Here is an A/B comparison of running with and without an ATM for the same workload. Without an ATM, TTA is overestimated because BlockCache timestamps go stale after promotion. With ATM, we have fresher timestamps, producing lower and more accurate TTA values. Average TTA was 70% higher without ATM (4.94k vs 2.91k with ATM), p95 was 21% higher (10.2k vs 8.1k), and p99 was 28% higher (11.4k vs 8.9k).
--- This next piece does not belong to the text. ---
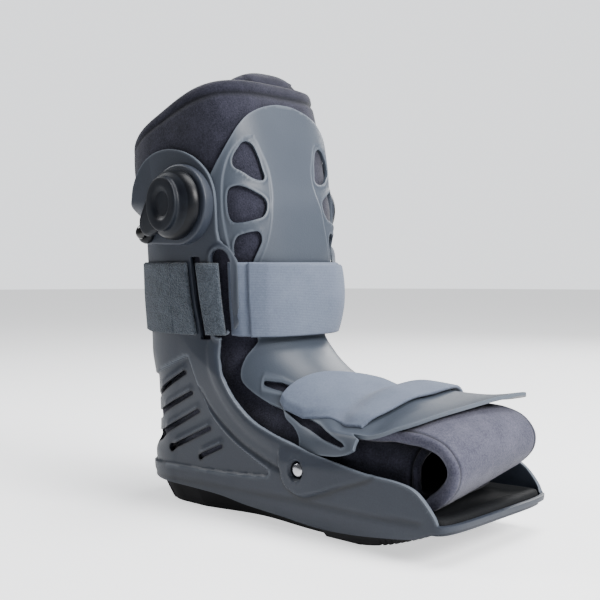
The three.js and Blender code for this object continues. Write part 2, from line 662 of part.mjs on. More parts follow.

Mean, p95, p99 with (green) and without (blue) ATM

TTA comparison with and without ATM

ATM size with (green) and without (blue) persistence

ATM size with and without persistence

Stats

nvm.hit_tta_secs (p50, p90, p99, avg) — Time-To-Access in seconds for every NVM cache hit. This stat tells you how recently the items being served from NVM were accessed. Below are the map-specific stats that are exported. The RATE represents value for 60-second intervals.

StatTypeDescription
navy_atm_sizeCOUNTCurrent number of entries in the map
navy_atm_setsRATEEntries written (DRAM evictions of NvmClean BlockCache items)
navy_atm_getsRATENumber of lookups
navy_atm_get_and_removesRATERemove but return the value
navy_atm_removesRATEEntries cleaned up due to removal or eviction from BlockCache
navy_atm_hitsRATESuccessful lookups (ATM had a fresher timestamp)
navy_atm_missesRATELookups where no ATM entry existed
navy_atm_evictionsRATEEntries evicted due to ATM size cap

Use Cases

  • Retention policy analysis. What fraction of NVM hits have TTA above a given threshold (e.g., 2 hours)? This approximates the backend traffic increase from enforcing that threshold.
  • TTA-based reaper. Proactively evict stale items from DRAM and NVM, freeing space and reducing work during region reclaim.
  • TTA-based reinsertion. Skip reinserting items with TTA that exceeds a threshold during region reclaim, reducing write amplification.
  • Per-tenant TTA policies. Different tenants can have different TTA thresholds based on their latency sensitivity and backend capacity.